> _SET PROBLEM_
Repeat the lines of the data that follow, please, starting at the first and stopping after the one with "LAMP_AIM = (0.0, 0.0, 0.07)".
··· RECORD EXCERPTS
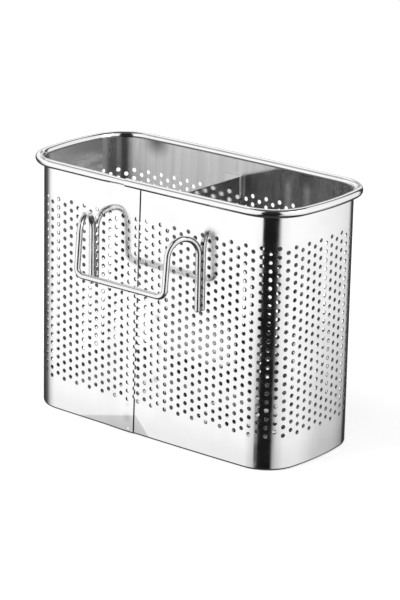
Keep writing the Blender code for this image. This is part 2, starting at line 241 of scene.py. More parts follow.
# Grey flags in front of the upper cloth that draw the thin line along the rim: each one's
# lowest and highest height, and its first and last angle
TENT_FLAGS = (
    (0.42, 0.72, -157, -140),
    (0.72, 0.97, -142, -126),
    (0.97, 1.17, -128, -108),
    (1.17, 1.46, -114, -88),
    (1.46, 2.00, -99, -50),
)
TENT_FLAG_LEVEL = 0.35
TENT_FLAG_SOFT = 3

# Lamps: place, size, power and whether the steel mirrors them, all aimed at the holder's middle
LAMPS = {
    "key_softbox": ((-0.7, -0.9, 1.5), 1.2, 16.0, False),
    "fill_softbox": ((1.3, 0.4, 1.1), 0.9, 5.0, True),
}
LAMP_AIM = (0.0, 0.0, 0.07)

# White surroundings: the floor under the bottom edge, and how bright it and the world look to
# the rays that see the background, and the world to the rest
FLOOR_HALF = 5.0
FLOOR_LEVEL = -0.0003
FLOOR_GREY = 0.8
FLOOR_GLOW = 0.42
WORLD_SEEN = 1.0
WORLD_LIGHT = 0.6

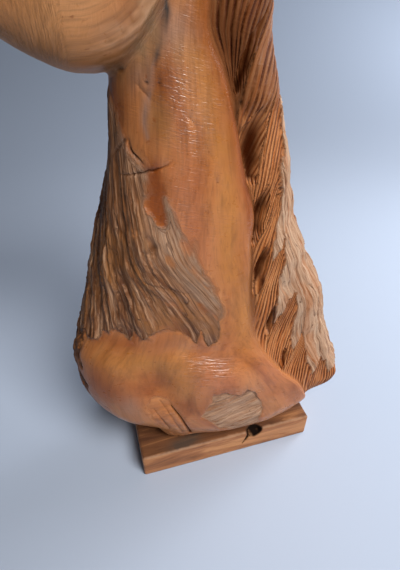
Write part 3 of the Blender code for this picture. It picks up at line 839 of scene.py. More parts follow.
@dataclass(frozen=True)
class ThroatPatch:
    """Raw weathered wood left on the throat, standing proud of the worked surface."""

    # arc and height round the patch
    outline: Outline = Outline((
        (48.0, 45.6), (20.6, 45.4), (19.7, 43.8), (19.0, 42.4), (18.5, 41.0), (17.7, 39.9),
        (17.1, 38.8), (17.4, 37.3), (18.1, 35.6), (18.0, 34.6), (17.6, 33.9), (17.1, 33.4),
        (16.8, 34.3), (16.5, 35.4), (16.3, 36.4), (16.1, 35.2), (16.2, 34.1), (16.0, 32.7),
        (15.7, 31.1), (15.8, 29.6), (16.2, 27.2), (16.7, 25.0), (17.6, 22.2), (18.9, 20.2),
        (19.9, 18.8), (20.7, 18.2), (20.6, 19.4), (20.4, 20.6), (20.9, 19.9), (21.6, 18.8),
        (21.9, 19.3), (22.0, 20.3), (22.8, 21.2), (23.7, 21.5), (24.9, 20.7), (25.8, 20.4),
        (26.3, 21.4), (27.4, 20.1), (28.0, 21.5), (29.3, 20.5), (30.3, 20.9), (31.6, 19.6),
        (33.1, 19.3), (33.9, 20.3), (35.6, 19.4), (48.0, 19.6),
    ))
    # arc and height round the channel scraped beside the patch
    channel: Outline = Outline((
        (17.0, 39.4), (17.3, 37.3), (18.0, 35.6), (17.9, 34.7), (17.5, 34.0), (17.1, 33.6),
        (16.8, 34.5), (16.5, 35.8), (16.1, 37.2), (15.9, 39.4),
    ))
    far_shift: float = 3.4
    rise: float = 0.16
    fan_arc: float = 15.0
    fan_rate: float = 0.03
    fan_height: float = 38.0

    def shifted_arc(self, place: Place) -> Array:
        """Arc from the crest, counted so that the far side's patch is smaller."""
        return place.arc - np.where(place.side < 0, 0.0, self.far_shift)

    def share(self, place: Place) -> Array:
        """1 on the raw wood and 0 off it, with an edge split along the fibres.

        Args:
            place: places on the trunk.

        Returns:
            The share of raw surface.
        """
        fan = self.fan(place)
        ragged = 0.26 * noise(fan / 0.55, place.height / 2.0, fan * 0, 51)
        ragged += 0.16 * noise(fan / 0.24, place.height / 0.9, fan * 0, 53)
        depth = self.outline.depth(self.shifted_arc(place), place.height) + ragged
        soft = 0.05 + 0.60 * blend(35.5, 39.5, place.height) + 0.25 * blend(2.6, 1.0, fan)
        return blend(-soft, soft, depth)

    def worn(self, place: Place) -> Array:
        """1 where the raw wood is worn down to orange between the fibres."""
        fan = self.fan(place)
        return blend(0.22, 0.62, flat_noise(fan, place.height, 0.55, 3.0, 55)) * blend(6.5, 3.5, fan)

    def fan(self, place: Place) -> Array:
        """Fibre that a place lies on: fibres spread downwards from below the jaw.

        Args:
            place: places on the trunk.

        Returns:
            The fibre's place across the patch, in squares at the height where the fan starts.
        """
        left, right, near, far, _ = smooth_rows(Trunk.sections, place.height).T
        half_way = math.pi * np.sqrt(((right - left) ** 2 + (far - near) ** 2) / 8)
        spread = np.exp(-self.fan_rate * (self.fan_height - place.height))
        throat = (half_way - self.fan_arc) * spread
        fan = (place.arc - self.fan_arc) * spread
        fan = np.where(place.side < 0, fan, 2 * throat - fan)
        return fan + 0.25 * noise(fan / 3.0, place.height / 6.0, fan * 0, 57)

    def relief(self, place: Place) -> tuple[Array, Array]:
        """Ridges, fibres and splits of the raw wood, and the ripples in the channel.

        Args:
            place: places on the trunk.

        Returns:
            How far the surface moves out, in squares, and how deep in a split it lies, 0 to 1.
        """
        fan, height = self.fan(place), place.height
        level = fan * 0
        share = self.share(place)
        broad = noise(fan / 1.9, height / 16.0, level, 61)
        broad = broad + 0.5 * noise(fan / 0.9, height / 9.0, level, 63)
        middle = flat_ridges(fan, height, 0.42, 5.0, 67)
        fine = flat_ridges(fan, height, 0.19, 2.6, 71)
        split = np.clip(1 - np.abs(noise(fan / 1.4, height / 9.0, level, 73)) / 0.10, 0, 1)
        split *= blend(-0.3, 0.3, noise(fan / 1.1, height / 3.0, level, 74))
        chips = flat_noise(fan, height, 0.8, 1.6, 75)
        strength = (0.35 + 0.65 * blend(41.0, 29.0, height)) * (0.30 + 0.70 * blend(1.2, 3.6, fan))
        relief = self.rise + 0.32 * broad + 0.13 * middle + 0.07 * fine - 0.26 * split + 0.16 * chips
        in_channel = blend(-0.35, 0.35, self.channel.depth(self.shifted_arc(place), height))
        in_channel *= blend(39.4, 37.2, height)
        wander = 0.25 * noise(place.arc / 0.6, height / 0.8, level, 77)
        ripple = np.sin(2 * math.pi * (height / 0.33 + wander))
        # the finish paints shade by this in the raw wood's splits and low places
        deep = np.clip(0.8 * split + 0.30 * np.clip(-middle, 0, 1) + 0.35 * np.clip(-broad, 0, 1), 0, 1)
        relief = share * strength * relief - in_channel * (0.10 + 0.012 * ripple)
        return relief, share * strength * deep


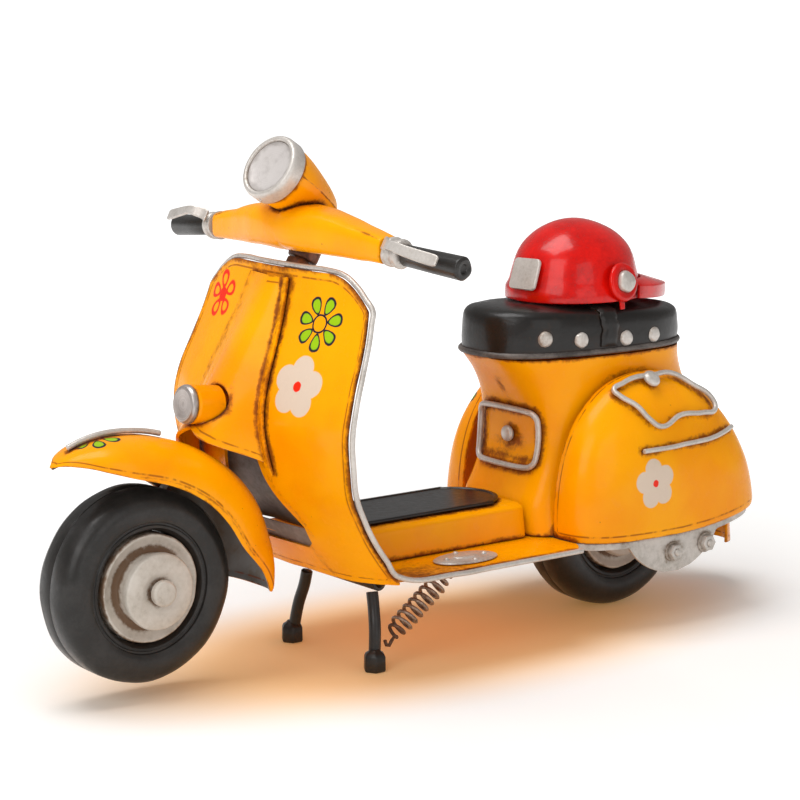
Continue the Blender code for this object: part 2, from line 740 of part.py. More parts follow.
# -------------------------------------------------------------- rear wheel and stand

def tyre_profile(count=10):
    """Closed section of the tyre, outer side running down."""
    middle = (WHEEL_RADIUS + RIM_RADIUS + GAP) / 2
    reach = (WHEEL_RADIUS - RIM_RADIUS - GAP) / 2
    points = []
    for step in range(count):
        angle = math.pi / 2 - 2 * math.pi * step / count
        r, h = superellipse(angle, reach, TYRE_HALF_WIDTH, 2.7)
        points.append((middle + r, h))
    return points


def make_wheel(name, axle, hub_face):
    """Tyre and rim turned about an axle; hub_face is where the left hub disc ends."""
    centre = mm(*axle)
    turned(f"{name}_tyre", tyre_profile(), centre, (0, 1, 0), TYRE, 28, ring=True)
    bore = AXLE_RADIUS + 0.3
    rim = [(bore, hub_face), (11.2, hub_face), (11.6, hub_face - 0.6), (11.6, hub_face - 2.6),
           (10.4, hub_face - 3.2), (12.4, 7.4), (14.6, 8.6), (RIM_RADIUS, 8.2),
           (RIM_RADIUS, -8.2), (14.2, -7.8), (11.0, -6.4), (6.0, -9.4), (bore, -9.4)]
    turned(f"{name}_rim", rim, centre, (0, 1, 0), CREAM, 22, ring=True)


def make_rear_axle():
    reach = CASING_FACE - CASING_WALL - GAP
    x, _, z = REAR_AXLE
    rod("rear_axle", (x, -reach, z), (x, reach, z), AXLE_RADIUS, SILVER)


def make_stand():
    x, _, z = STAND_PIVOT
    ear, rise = 22.6, FLOOR_TOP - SHEET - GAP
    wire("stand_pivot", [(x, -ear, rise), (x, -ear, z), (x, ear, z), (x, ear, rise)], 1.0, BLACK)
    sleeve = [(2.4, 20.6), (2.4, -20.6), (1.3, -20.6), (1.3, 20.6)]
    turned("stand_tube", sleeve, mm(x, 0, z), (0, 1, 0), BLACK, 16, ring=True)
    for side, sign in SIDES.items():
        foot_x, foot_y, _ = FOOT_POINT
        top = (x + 0.4, sign * 17.2, z - 3.4)
        leg = rod(f"stand_leg_{side}", top, (foot_x - 0.3, sign * (foot_y - 0.5), 4.5), 1.6, BLACK, 12)
        bm = bmesh.new()
        bmesh.ops.create_cone(bm, cap_ends=True, segments=6, radius1=3.7 * MM, radius2=3.4 * MM,
                              depth=5.8 * MM)
        foot = add_part(f"foot_block_{side}", mesh_from(bm, "foot_block"), BLACK)
        foot.location = mm(foot_x, sign * foot_y, 2.9)
        use_as_tool(leg, foot, "UNION")


SPRING_LOW = (28.6, 20.8, 8.6)
SPRING_HIGH = (0.5, 20.8, 29.6)


def make_stand_spring():
    turns, per_turn, radius = 10, 7, 2.6
    low, high = Vector(SPRING_LOW), Vector(SPRING_HIGH)
    axis = (high - low).normalized()
    side = Vector((0, 1, 0))
    over = axis.cross(side)
    coil_low, coil_high = low + axis * 3.0, high - axis * 5.0
    points = [tuple(low), tuple(low + axis * 1.6)]
    for step in range(turns * per_turn + 1):
        share = step / (turns * per_turn)
        angle = 2 * math.pi * step / per_turn
        centre = coil_low.lerp(coil_high, share)
        points.append(tuple(centre + (side * math.cos(angle) + over * math.sin(angle)) * radius))
    points += [tuple(high - axis * 3.4), tuple(high)]
    wire("stand_spring", points, 0.5, SPRING, resolution=0)


# -------------------------------------------------------------- steering group

def column_point(z):
    """Point of the steering axis at a height."""
    drop = (COLUMN_TOP[2] - z) / math.cos(RAKE)
    return Vector(COLUMN_TOP) + STEER_DOWN * drop


MUDGUARD_CROWN = [(-100, 43.5), (-80, 45.0), (-50, 44.6), (-20, 43.6), (0, 44.8), (14, 46.4),
                  (25, 47.6), (34, 48.2)]
MUDGUARD_EDGE = [(-100, 40.5), (-90, 36.5), (-75, 31.0), (-60, 29.5), (-30, 30.0), (-8, 32.5),
                 (10, 36.0), (22, 41.0), (30, 46.0), (34, 47.8)]
MUDGUARD_WIDTH = [(-100, 13.0), (-88, 14.6), (-60, 15.0), (0, 15.0), (12, 14.2), (22, 12.0),
                  (30, 8.2), (34, 4.6)]
MUDGUARD_NOSE, MUDGUARD_TAIL = 34.0, -99.0


def mudguard_point(turn, across, clear=0.0):
    """Point over the front wheel; turn in degrees forward of straight up."""
    crown = blend_table(turn, MUDGUARD_CROWN)
    edge = blend_table(turn, MUDGUARD_EDGE)
    width = blend_table(turn, MUDGUARD_WIDTH)
    angle = math.pi / 2 * across
    y = width * math.copysign(abs(math.sin(angle)) ** 0.85, across)
    radius = edge + (crown - edge) * abs(math.cos(angle)) ** 0.8 + clear
    sweep = math.radians(turn)
    return mm(FRONT_AXLE[0] + radius * math.sin(sweep), y, FRONT_AXLE[2] + radius * math.cos(sweep))


def make_front_mudguard():
    def shape(u, v):
        turn = MUDGUARD_TAIL + (v + 1) / 2 * (MUDGUARD_NOSE - MUDGUARD_TAIL)
        return mudguard_point(turn, u)

    formed_sheet("front_mudguard", shape, 12, 16, PAINT, offset=1.0)
    crest = []
    for turn in (27, 21, 14, 7, 0, -7, -13):
        point = mudguard_point(turn, 0, 1.25) / MM
        crest.append(tuple(point))
    wire("mudguard_crest", crest, 0.85, SILVER)


def make_steering_stem():
    top = column_point(131.0)
    low = column_point(73.2)
    rod("steering_stem", top, low, STEM_RADIUS, SILVER)
    tube_top, tube_low = column_point(125.6), column_point(86.0)
    length = (tube_top - tube_low).length
    sleeve = [(HEAD_TUBE_RADIUS, length), (HEAD_TUBE_RADIUS, 0), (STEM_RADIUS + 0.3, 0),
              (STEM_RADIUS + 0.3, length)]
    turned("head_tube", sleeve, tube_low * MM, tube_top - tube_low, PAINT, 18, ring=True)


def make_fork_arm():
    path = []
    for turn, radius, y in ((-37, 41.4, 0.0), (-37, 41.2, -4.0), (-37, 40.2, -7.6), (-37, 37.8, -10.6),
                            (-37, 34.0, -12.3), (-37, 20.0, -12.4), (-37, 6.0, -12.5), (0, 0.0, -12.6)):
        sweep = math.radians(turn)
        path.append((FRONT_AXLE[0] + radius * math.sin(sweep), y,
                     FRONT_AXLE[2] + radius * math.cos(sweep)))
    wire("fork_arm", path, 1.1, SILVER)
    spindle = [(0, 17.0), (3.4, 17.0), (3.9, 16.5), (3.9, 14.75), (AXLE_RADIUS, 14.75),
               (AXLE_RADIUS, -11.1), (0, -11.1)]
    turned("front_axle", spindle, mm(*FRONT_AXLE), (0, 1, 0), SILVER, 20)


# Rows of the headset: place along Y, centre along X and Z, half depth, half height
HEADSET = [(0.0, 46.2, 136.3, 9.2, 7.3), (7.0, 46.2, 136.3, 8.9, 7.1), (14.0, 46.0, 136.0, 7.9, 6.7),
           (22.0, 45.7, 135.4, 6.5, 6.1), (32.0, 45.2, 134.3, 5.0, 5.0), (43.6, 44.6, 133.0, 3.9, 3.9)]


def make_headset():
    """Handlebar casting: a fat middle that tapers to both bar ends."""
    rows = [(-row[0], *row[1:]) for row in reversed(HEADSET[1:])] + HEADSET
    rings = []
    for y, x, z, depth, height in rows:
        ring = [mm(x + depth * math.cos(a), y, z + height * math.sin(a))
                for a in (2 * math.pi * i / 18 for i in range(18))]
        rings.append(ring)
    casting = loft("headset", rings, PAINT)
    bore = rod("stem_bore", column_point(110.0), column_point(131.6), STEM_RADIUS + GAP, PAINT)
    use_as_tool(casting, bore, "DIFFERENCE")
    use_as_tool(casting, make_lamp_shell("lamp_saddle", GAP), "DIFFERENCE")


LAMP_CENTRE = (56.0, 0.0, 154.7)
LAMP_TILT, LAMP_TURN = math.radians(31.0), math.radians(8.0)
LAMP_AHEAD = Vector((math.cos(LAMP_TILT) * math.cos(LAMP_TURN),
                     math.cos(LAMP_TILT) * math.sin(LAMP_TURN), math.sin(LAMP_TILT)))


def make_lamp_shell(name, grow=0.0):
    """Teardrop lamp body, or a larger copy that cuts its saddle."""
    shell = [(0, -1.6), (9.0, -1.6), (9.6, -2.4), (9.6, -7), (8.8, -13), (7.2, -19), (4.9, -25), (0, -29.5)]
    grown = [(radius + grow if radius else 0, height - grow) for radius, height in shell]
    return turned(name, grown, mm(*LAMP_CENTRE), LAMP_AHEAD, PAINT, 22)


def make_headlight():
    centre = mm(*LAMP_CENTRE)
    make_lamp_shell("headlight_shell")
    bezel = [(8.5, 1.2), (9.4, 1.4), (10.3, 0.6), (10.4, -1.2), (8.8, -1.2), (8.5, 0.0)]
    turned("headlight_bezel", bezel, centre, LAMP_AHEAD, SILVER, 28, ring=True)
    lens = [(0, 0.6), (5.6, 0.3), (8.1, -0.2), (8.1, -1.2), (0, -1.2)]
    turned("headlight_lens", lens, centre, LAMP_AHEAD, LENS, 24)


def make_handlebar_ends():
    for side, sign in SIDES.items():
        start = Vector((BAR_END[0], sign * BAR_END[1], BAR_END[2]))
        end = Vector((GRIP_END[0], sign * GRIP_END[1], GRIP_END[2]))
        line = (end - start).normalized()
        collar = [(0, 6.4), (3.5, 6.4), (4.4, 5.6), (4.4, 4.4), (3.6, 3.6), (3.6, 2.6), (4.5, 1.8),
                  (4.5, 0.9), (0, 0.9)]
        turned(f"bar_collar_{side}", collar, start * MM, line, SILVER, 18)
        grip_start = start + line * 6.8
        length = (end - grip_start).length
        grip = [(0, length), (2.9, length), (3.5, length - 0.8), (3.3, length * 0.5), (3.1, 0), (0, 0)]
        turned(f"grip_{side}", grip, grip_start * MM, line, BLACK, 16)
        lever = [(47.8, 47.6, 136.6), (50.2, 51.5, 138.0), (50.0, 57.0, 137.2), (48.6, 63.0, 135.8),
                 (46.6, 70.0, 134.6)]
        wire(f"lever_{side}", [(x, sign * y, z) for x, y, z in lever], 0.9, SILVER)


# ---------------------------------------------------------------------- build

make_leg_shield()
make_horn_apron()
make_horn()
make_column_cover()
make_shield_trim()
make_floorboard()
make_tunnel()
make_tunnel_mat()
make_foot_plates()
make_body_shell()
make_glovebox()
make_side_cowls()
make_engine_casings()
make_cowl_brightwork()
make_tail_flap()
make_seat()
make_seat_strap()
make_helmet()
make_helmet_fittings()
make_wheel("rear", REAR_AXLE, 12.0)
make_rear_axle()
make_stand()
make_stand_spring()
make_steering_stem()
make_front_mudguard()
make_fork_arm()
make_wheel("front", FRONT_AXLE, 14.2)
make_headset()
make_headlight()
make_handlebar_ends()
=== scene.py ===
"""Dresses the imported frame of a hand-made tin scooter with its finished pieces.

The frame gives the bodies, the joints and one plain solid for each piece.  Each
class here builds the finished form of one sub-assembly over those solids, gives
every piece its finish and rides it on its body.  Sizes are in millimetres on the
drawing board and become metres only in `mm`.  +X is forward, +Y is the rider's
left and +Z is up.
"""

import json
import logging
import math
from dataclasses import dataclass
from enum import Enum
from typing import Callable, Iterable, Sequence

import bpy
from mathutils import Matrix, Vector, noise
from mathutils.bvhtree import BVHTree

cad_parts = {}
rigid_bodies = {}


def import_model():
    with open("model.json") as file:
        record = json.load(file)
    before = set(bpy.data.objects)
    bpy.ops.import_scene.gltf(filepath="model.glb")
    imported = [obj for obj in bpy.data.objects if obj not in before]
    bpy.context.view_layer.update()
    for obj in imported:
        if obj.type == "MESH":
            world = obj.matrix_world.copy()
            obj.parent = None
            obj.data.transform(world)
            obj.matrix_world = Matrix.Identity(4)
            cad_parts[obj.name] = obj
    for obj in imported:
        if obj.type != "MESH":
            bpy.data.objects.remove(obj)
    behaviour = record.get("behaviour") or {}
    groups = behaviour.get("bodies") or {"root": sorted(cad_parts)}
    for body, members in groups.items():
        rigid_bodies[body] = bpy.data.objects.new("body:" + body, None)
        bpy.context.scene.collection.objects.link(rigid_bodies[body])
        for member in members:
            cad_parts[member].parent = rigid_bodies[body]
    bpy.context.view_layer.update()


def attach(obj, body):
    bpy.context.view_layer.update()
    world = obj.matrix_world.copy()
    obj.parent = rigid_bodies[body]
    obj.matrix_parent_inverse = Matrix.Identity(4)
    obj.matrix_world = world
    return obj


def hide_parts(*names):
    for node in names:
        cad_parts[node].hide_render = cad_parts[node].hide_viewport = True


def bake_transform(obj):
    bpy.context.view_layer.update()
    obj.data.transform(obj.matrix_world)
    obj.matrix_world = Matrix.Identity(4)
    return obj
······
> _SOLUTION TO THE EXERCISE_
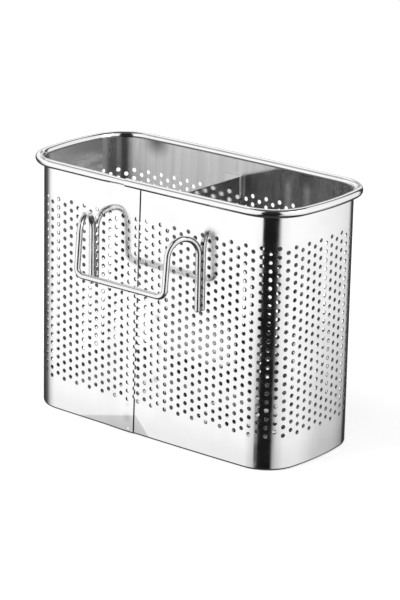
Keep writing the Blender code for this image. This is part 2, starting at line 241 of scene.py. More parts follow.
# Grey flags in front of the upper cloth that draw the thin line along the rim: each one's
# lowest and highest height, and its first and last angle
TENT_FLAGS = (
    (0.42, 0.72, -157, -140),
    (0.72, 0.97, -142, -126),
    (0.97, 1.17, -128, -108),
    (1.17, 1.46, -114, -88),
    (1.46, 2.00, -99, -50),
)
TENT_FLAG_LEVEL = 0.35
TENT_FLAG_SOFT = 3

# Lamps: place, size, power and whether the steel mirrors them, all aimed at the holder's middle
LAMPS = {
    "key_softbox": ((-0.7, -0.9, 1.5), 1.2, 16.0, False),
    "fill_softbox": ((1.3, 0.4, 1.1), 0.9, 5.0, True),
}
LAMP_AIM = (0.0, 0.0, 0.07)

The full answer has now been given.